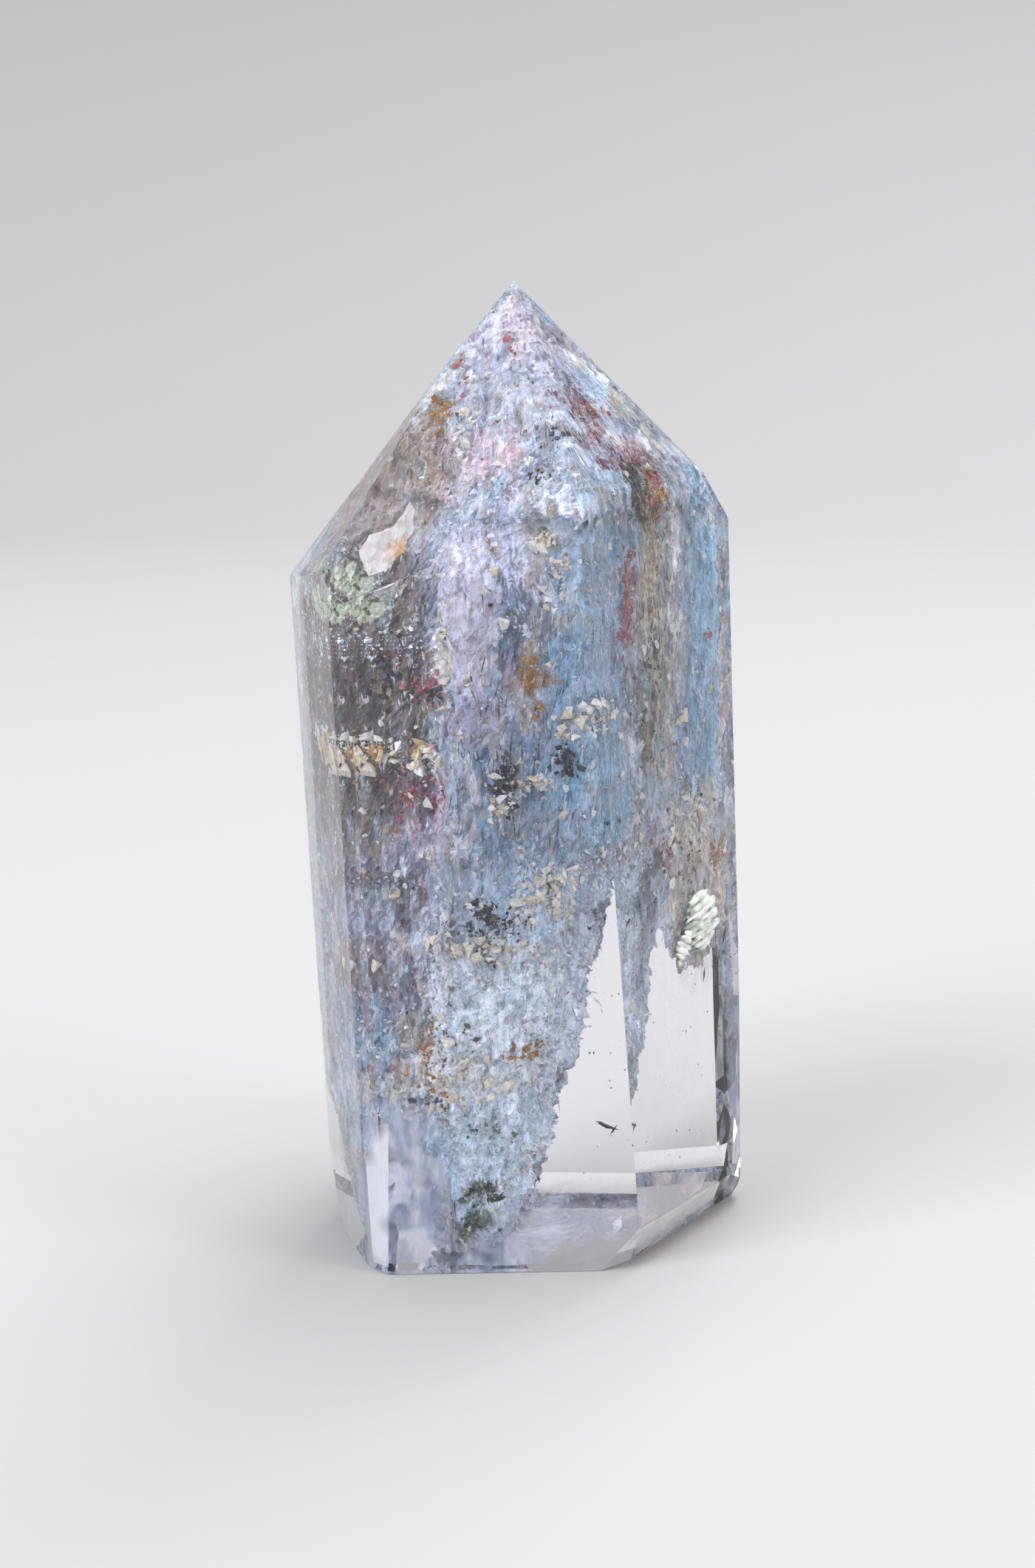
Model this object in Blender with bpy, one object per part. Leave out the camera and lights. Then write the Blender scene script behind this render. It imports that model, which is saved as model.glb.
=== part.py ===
"""Lodolite quartz point: a polished tower of clear quartz, grown round a garden of other minerals.

The tower stands on its flat base, with the origin under the middle of its box and its widest
polished face towards -Y. The clear quartz is parted in a front and a back half, because the garden is sealed
in a pocket inside it.
"""

import math

import bmesh
import bpy
from mathutils import Vector, noise

MM = 0.001

# The cut stone. Each polished face is a flat: the way it faces, in degrees round from the front
# (left is negative, as seen from the front), how far it leans back from upright, in degrees
# (negative under an overhang), and its distance from the middle of the base, in millimetres.
SIDE_FACES = {
    "front": (2.6, 0.0, 10.70),
    "front_left": (-44.4, -2.1, 13.77),
    "left": (-71.1, -2.6, 12.28),
    "left_edge": (-77.0, -2.4, 12.37),
    "back_left": (-112.0, -4.1, 11.18),
    "rear_left": (-152.0, -1.5, 11.90),
    "back": (176.0, 1.5, 11.40),
    "rear_right": (142.0, 1.0, 13.20),
    "back_right": (108.0, 0.9, 14.54),
    "right_edge": (69.0, 1.6, 13.17),
    "right": (56.9, 3.64, 11.93),
}
CROWN_FACES = {
    "crown_front": (-16.5, 37.9, 36.61),
    "crown_left": (-79.6, 35.6, 36.39),
    "crown_back_left": (-95.4, 37.65, 37.49),
    "crown_back": (178.0, 36.0, 36.31),
    "crown_back_right": (118.0, 42.3, 40.71),
    "crown_right": (54.7, 39.0, 37.36),
    "crown_shoulder": (95.0, 41.3, 40.80),
}
BASE_BEVELS = {
    "bevel_front_right": (42.0, -28.5, 9.75),
    "bevel_right": (56.1, -25.8, 9.52),
    "bevel_back_right": (118.0, -28.0, 11.90),
    "bevel_back": (176.0, -30.0, 9.20),
    "bevel_rear_left": (-150.0, -28.0, 9.60),
    "bevel_left": (-97.0, -16.4, 10.66),
}
BLOCK_MM = 160.0

# The garden. At each height, in millimetres above the base, it reaches this far from the tower's
# middle line: to the left, to the right, to the front and to the back. It stops short of the
# polished faces by QUARTZ_OVER_GARDEN, so the wide reaches follow the faces of the stone.
GARDEN_REACH = (
    (1.7, 5.6, -0.9, 7.6, -1.0),
    (5.0, 7.4, 1.0, 8.2, 3.6),
    (10.0, 9.4, 2.1, 8.6, 6.6),
    (16.0, 10.6, 3.6, 9.0, 8.4),
    (21.5, 11.4, 4.5, 9.4, 9.2),
    (25.0, 12.0, 6.2, 9.8, 9.6),
    (28.0, 12.4, 14.0, 10.6, 10.2),
    (32.0, 12.8, 15.0, 11.0, 10.4),
    (42.0, 15.0, 15.0, 12.0, 11.0),
    (50.0, 12.0, 13.0, 9.0, 10.5),
    (56.2, 3.5, 2.5, 1.8, 3.2),
)
QUARTZ_OVER_GARDEN = 1.1
LEAST_RADIUS = 0.5

# The left part of the garden's front lies deeper, behind a step along this upright line.
STEP_X = -5.0
STEP_Y = -6.2

FLUTES = 9
FLUTE_DEPTH = 0.35
LUMP_SIZE = 5.0
LUMP_HEIGHT = 0.85
RELIEF_UNDER_FACES = 0.5
LEDGE_SPACING = 6.5
LEDGE_DEPTH = 0.45
SIDES_ROUND = 40
RINGS = 46

GAP = 0.3
PARTING_Y = 0.0


def clear_scene():
    for obj in list(bpy.data.objects):
        bpy.data.objects.remove(obj, do_unlink=True)


def mineral(name, colour, roughness, transmission=0.0, ior=1.5):
    """A Principled material with one colour, as linear RGB."""
    material = bpy.data.materials.new(name)
    material.use_nodes = True
    shader = material.node_tree.nodes["Principled BSDF"]
    shader.inputs["Base Color"].default_value = (*colour, 1.0)
    shader.inputs["Roughness"].default_value = roughness
    shader.inputs["Metallic"].default_value = 0.0
    shader.inputs["Transmission Weight"].default_value = transmission
    shader.inputs["IOR"].default_value = ior
    return material


def facing(azimuth, lean):
    """The outward direction of a face, from its azimuth and its lean in degrees."""
    turn, tilt = math.radians(azimuth), math.radians(lean)
    return Vector((math.sin(turn) * math.cos(tilt), -math.cos(turn) * math.cos(tilt), math.sin(tilt)))


def all_faces():
    """Every polished face but the base, as (outward direction, distance in mm)."""
    plan = {**SIDE_FACES, **CROWN_FACES, **BASE_BEVELS}
    return [(facing(azimuth, lean), distance) for azimuth, lean, distance in plan.values()]


def cut(bm, point, outward):
    """Cuts away what lies outside a plane and closes the cut with one face."""
    everything = bm.verts[:] + bm.edges[:] + bm.faces[:]
    result = bmesh.ops.bisect_plane(
        bm, geom=everything, plane_co=point, plane_no=outward, clear_outer=True
    )
    rim = [item for item in result["geom_cut"] if isinstance(item, bmesh.types.BMEdge)]
    if rim:
        bmesh.ops.contextual_create(bm, geom=rim)


def cut_stone():
    """The whole tower as a convex solid: a block on the base plane, cut by each polished face."""
    bm = bmesh.new()
    bmesh.ops.create_cube(bm, size=BLOCK_MM * MM)
    bmesh.ops.translate(bm, verts=bm.verts, vec=(0.0, 0.0, BLOCK_MM * MM / 2))
    for outward, distance in all_faces():
        cut(bm, outward * distance * MM, outward)
    bmesh.ops.remove_doubles(bm, verts=bm.verts, dist=0.00002)
    bmesh.ops.recalc_face_normals(bm, faces=bm.faces)
    return bm


def add_object(name, bm, material):
    mesh = bpy.data.meshes.new(name)
    bm.to_mesh(mesh)
    bm.free()
    mesh.materials.append(material)
    obj = bpy.data.objects.new(name, mesh)
    bpy.context.scene.collection.objects.link(obj)
    return obj


def eased(values, position):
    """A value between two neighbours of a list, with a smooth start and end."""
    index = min(int(position), len(values) - 2)
    share = position - index
    share = share * share * (3 - 2 * share)
    return values[index] * (1 - share) + values[index + 1] * share


def reach_at(height, direction):
    """How far the garden reaches at this height along a horizontal direction, before the walls."""
    heights = [row[0] for row in GARDEN_REACH]
    index = max(i for i, low in enumerate(heights) if low <= height + 1e-6)
    index = min(index, len(heights) - 2)
    share = (height - heights[index]) / (heights[index + 1] - heights[index])
    left, right, front, back = (
        eased([row[column] for row in GARDEN_REACH], index + share) for column in (1, 2, 3, 4)
    )
    middle = Vector(((right - left) / 2, (back - front) / 2, 0.0))
    half_width, half_depth = (right + left) / 2, (back + front) / 2
    radius = 1 / math.hypot(direction.x / half_width, direction.y / half_depth)
    return middle, radius


def wall_distance(point, direction):
    """The distance from a point inside the stone to its nearest face along a direction."""
    return min(
        (distance - outward.dot(point)) / outward.dot(direction)
        for outward, distance in all_faces()
        if outward.dot(direction) > 0.05
    )


def relief(direction, turn, height):
    """The garden's own surface, in millimetres: upright flutes, ledges and rounded lumps."""
    flutes = FLUTE_DEPTH * math.sin(FLUTES * turn + 0.6 * math.sin(height / 5.0))
    wander = 1.5 * math.sin(2 * turn + 1.0)
    ledge = ((height + wander) / LEDGE_SPACING) % 1.0
    ledges = LEDGE_DEPTH * (0.5 - ledge)
    at = Vector((direction.x * 9.0, direction.y * 9.0, height)) / LUMP_SIZE
    lumps = LUMP_HEIGHT * noise.fractal(at, 0.8, 2.1, 3)
    return flutes + ledges + lumps


def step_distance(middle, direction):
    """The distance along a direction to where the garden's deeper left part ends."""
    if direction.x >= -0.01 or direction.y >= -0.01:
        return math.inf
    return max((STEP_X - middle.x) / direction.x, (STEP_Y - middle.y) / direction.y)


def garden_point(turn, height):
    """One point of the garden's surface, in millimetres."""
    direction = Vector((math.cos(turn), math.sin(turn), 0.0))
    middle, radius = reach_at(height, direction)
    middle.z = height
    free = wall_distance(middle, direction) - QUARTZ_OVER_GARDEN
    radius = min(radius, free - RELIEF_UNDER_FACES, step_distance(middle, direction))
    radius = min(radius + relief(direction, turn, height), free)
    return middle + direction * max(radius, LEAST_RADIUS)


def garden_form(grow=0.0):
    """The garden as a closed lathe-like skin of rings, grown outwards by some millimetres."""
    bm = bmesh.new()
    lowest, highest = GARDEN_REACH[0][0], GARDEN_REACH[-1][0]
    rings = []
    for ring in range(RINGS):
        height = lowest + (highest - lowest) * ring / (RINGS - 1)
        turns = [2 * math.pi * side / SIDES_ROUND for side in range(SIDES_ROUND)]
        rings.append([bm.verts.new(garden_point(turn, height) * MM) for turn in turns])
    for lower, upper in zip(rings, rings[1:]):
        for side in range(SIDES_ROUND):
            after = (side + 1) % SIDES_ROUND
            bm.faces.new((lower[side], lower[after], upper[after], upper[side]))
    bm.faces.new(rings[0][::-1])
    bm.faces.new(rings[-1])
    bm.normal_update()
    outward = [vertex.normal.copy() for vertex in bm.verts]
    for vertex, normal in zip(bm.verts, outward):
        vertex.co += normal * grow * MM
    bmesh.ops.triangulate(bm, faces=bm.faces)
    return bm


def helper(obj):
    """Marks an object as a cutter, which is no piece of the part."""
    obj.hide_render = True
    obj.display_type = "WIRE"
    return obj


def quartz_half(name, side, material, pocket):
    """The half of the stone on one side of the parting plane: -1 is the front and 1 the back."""
    bm = cut_stone()
    cut(bm, Vector((0.0, (PARTING_Y + side * GAP / 2) * MM, 0.0)), Vector((0.0, -side, 0.0)))
    bmesh.ops.recalc_face_normals(bm, faces=bm.faces)
    half = add_object(name, bm, material)
    hollow = half.modifiers.new("pocket", "BOOLEAN")
    hollow.operation = "DIFFERENCE"
    hollow.solver = "EXACT"
    hollow.object = pocket
    return half


def centre_over_origin(objects):
    """Moves every object by one vector, so that the tower's box stands centred over the origin."""
    bm = cut_stone()
    across = [vertex.co.x for vertex in bm.verts]
    deep = [vertex.co.y for vertex in bm.verts]
    bm.free()
    shift = Vector((-(min(across) + max(across)) / 2, -(min(deep) + max(deep)) / 2, 0.0))
    for obj in objects:
        obj.location = shift


def build():
    clear_scene()
    quartz = mineral("clear_quartz", (0.94, 0.96, 0.98), 0.03, transmission=1.0, ior=1.544)
    inclusions = mineral("garden_minerals", (0.46, 0.45, 0.48), 0.7)
    pocket = helper(add_object("pocket_form", garden_form(GAP), inclusions))
    front = quartz_half("quartz_front", -1, quartz, pocket)
    back = quartz_half("quartz_back", 1, quartz, pocket)
    garden = add_object("mineral_garden", garden_form(), inclusions)
    centre_over_origin((pocket, front, back, garden))


build()
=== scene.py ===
import math

import bmesh
import bpy
import numpy as np
from mathutils import Matrix, Vector, noise
from mathutils.bvhtree import BVHTree


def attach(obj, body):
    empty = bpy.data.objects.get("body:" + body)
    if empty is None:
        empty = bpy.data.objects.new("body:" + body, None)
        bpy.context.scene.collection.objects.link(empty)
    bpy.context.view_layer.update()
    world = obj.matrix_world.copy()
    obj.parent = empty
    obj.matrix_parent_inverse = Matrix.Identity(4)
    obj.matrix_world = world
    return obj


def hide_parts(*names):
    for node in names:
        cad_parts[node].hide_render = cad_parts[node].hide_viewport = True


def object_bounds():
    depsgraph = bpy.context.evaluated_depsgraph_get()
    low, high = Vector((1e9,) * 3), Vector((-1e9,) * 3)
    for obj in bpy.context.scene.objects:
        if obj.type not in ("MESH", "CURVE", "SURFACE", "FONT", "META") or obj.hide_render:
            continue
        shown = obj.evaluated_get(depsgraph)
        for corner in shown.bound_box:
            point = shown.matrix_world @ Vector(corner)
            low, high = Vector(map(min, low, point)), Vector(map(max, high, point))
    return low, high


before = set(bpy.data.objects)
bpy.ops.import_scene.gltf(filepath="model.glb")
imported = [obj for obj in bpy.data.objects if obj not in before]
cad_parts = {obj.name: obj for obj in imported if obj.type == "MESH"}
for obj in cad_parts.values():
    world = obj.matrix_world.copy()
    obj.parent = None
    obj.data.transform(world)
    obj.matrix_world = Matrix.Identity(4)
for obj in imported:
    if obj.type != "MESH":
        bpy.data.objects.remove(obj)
cad_low, cad_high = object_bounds()


# The clear quartz
# One piece of colourless rock crystal, sawn and polished by hand to a tower with a faceted point.
# Its skin is the outside of the two solids put together, with each edge broken by the polisher.
MM = 0.001
EDGE_ROUNDING = 0.11 * MM
FLAT_WITHIN = math.radians(0.6)
WATER_CLEAR = "#FCFDFF"
FAINT_SMOKE = "#D8D4E2"
QUARTZ_IOR = 1.544
SMOKE_DENSITY = 9.0
HAZE = 0.035
SMEARS_PER_MM = 0.16
RIPPLES_PER_MM = 0.45
RIPPLE = 0.01 * MM
WELD_WITHIN = 0.002 * MM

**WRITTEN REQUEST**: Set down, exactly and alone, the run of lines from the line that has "0.03, transmission=1.0, ior=1.544)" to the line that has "bpy.context.scene.collection.objects.link(empty)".

**ANSWER IN FULL**:
    quartz = mineral("clear_quartz", (0.94, 0.96, 0.98), 0.03, transmission=1.0, ior=1.544)
    inclusions = mineral("garden_minerals", (0.46, 0.45, 0.48), 0.7)
    pocket = helper(add_object("pocket_form", garden_form(GAP), inclusions))
    front = quartz_half("quartz_front", -1, quartz, pocket)
    back = quartz_half("quartz_back", 1, quartz, pocket)
    garden = add_object("mineral_garden", garden_form(), inclusions)
    centre_over_origin((pocket, front, back, garden))


build()
=== scene.py ===
import math

import bmesh
import bpy
import numpy as np
from mathutils import Matrix, Vector, noise
from mathutils.bvhtree import BVHTree


def attach(obj, body):
    empty = bpy.data.objects.get("body:" + body)
    if empty is None:
        empty = bpy.data.objects.new("body:" + body, None)
        bpy.context.scene.collection.objects.link(empty)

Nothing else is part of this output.